The Bryan Times
- Type: Daily newspaper
- Format: Broadsheet
- Owner: HD Media
- Publisher: Christopher Cullis
- Language: English
- Headquarters: 127 S. Walnut St., Bryan, Ohio 43506
- Circulation: 7,500
- ISSN: 2333-634X
- OCLC number: 9033845
- Website: bryantimes.com

= The Bryan Times =

US newspaper

The Bryan Times is a daily newspaper based in Bryan, Ohio. It came into being on February 2, 1949, as a result of a merger of The Bryan Democrat and The Bryan Press. On September 12, 1949, it became a daily newspaper delivered six days per week, Monday through Saturday.

==History==
The Bryan Press, a weekly newspaper, had its roots in the Republican Standard of 1854 and the twice-weekly Bryan Democrat which began in 1863. The Bryan Democrat, founded by Robert N. Patterson, held its name through 1949 while the forerunners of The Bryan Press went through a series of name changes until 1869. At the time of the merger The Bryan Press was owned by Paul Van Gundy and Howard Carvin.

In 1923 Cass Cullis came to Bryan when he purchased the Democrat. Cullis had previously owned newspapers in Fayette, Ohio; Swanton, Ohio; and Buchanan, Michigan. Following World War II, Cullis' son, Ford Cullis, joined his father in operating the newspaper. According to Ford, it was evident that Bryan needed a daily newspaper, but World War II slowed the change.

New equipment, parts, and repairs were difficult to get, newsprint was scarce, and skilled help was difficult to find. By early 1948, the Democrat was able to find used equipment in satisfactory condition. The shop had three linotypes and automatic typesetting equipment was available. The real need for the newspaper in 1948 was a press to replace the slow-moving Babcock; this press had a separate folder, requiring hours of extra work. The choice was a Goss Comet purchased from the Celina Daily Standard, owned by the Parker Snyder family. It printed and folded 3,000 copies per hour. It was this press that made a daily newspaper possible. The Bryan Times became the 100th daily newspaper in Ohio.
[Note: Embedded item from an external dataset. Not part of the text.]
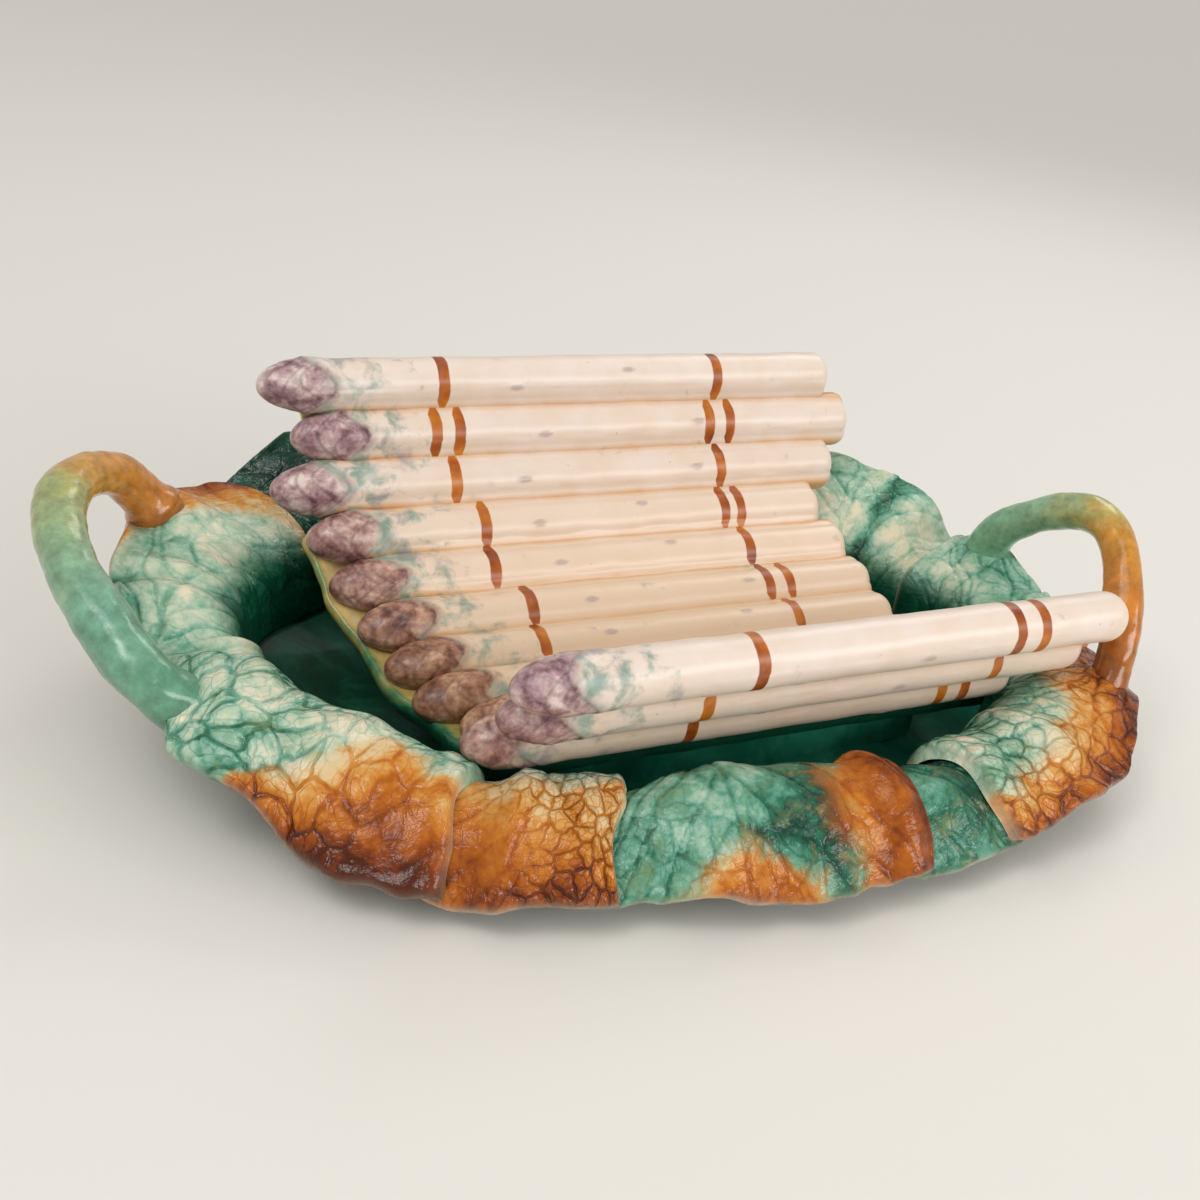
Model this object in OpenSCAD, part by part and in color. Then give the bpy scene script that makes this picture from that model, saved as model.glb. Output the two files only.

In 1949 the Times was located at 108 E. Butler Street in Bryan. That building was small and soon became inconvenient since the shop equipment was on the upper floor and the press was in the basement. In 1958 Ford Cullis bought the property at 121–127 South Walnut Street, where the current offices are located. Plans were made for the new building. The pressroom, with a new press and a rotary press purchased from The Defiance Crescent News, was built in 1961. The entire operation was moved to its new location in October 1962. Since the press room was built the building has undergone several expansions, including a new press room and a mailroom.

By 1963 the Times had doubled its circulation to 6,000 and had begun to move its circulation base out into the entire area of Williams County.

In 1968 the Times purchased a 1968 Goss Community offset press, which was used until the printing of the paper was outsourced to Fort Wayne Newspapers in March 2015.

Cass Cullis was the co-publisher of The Bryan Times from 1949 until his death in 1980; Ford Cullis was co-publisher until his death in 2008. Christopher Cullis joined the Times in June 1981 as the assistant publisher and became co-publisher in 1992. Following his father's death in 2008, Christopher Cullis became the sole publisher. In 2010 Kimberly Cullis Imm joined her father as assistant publisher, bringing the Times into its fourth generation of Cullis management.

The weekly Leader Enterprise of Montpelier, Ohio, ended publication with its final issue on the last Wednesday in February, Feb. 27, 2019.

The Bryan Times was owned by the Bryan Publishing Company, which also published the daily Napoleon Northwest Signal, the weekly Montpelier Leader Enterprise, the free distribution, twice-monthly Countyline, and monthly real estate magazine Realty Northwest.

In November, 2022, the assets of Bryan Publishing Company were acquired by AIM Media Midwest, an affiliate of AIM Media Texas. In August 2026, the paper was sold to HD Media.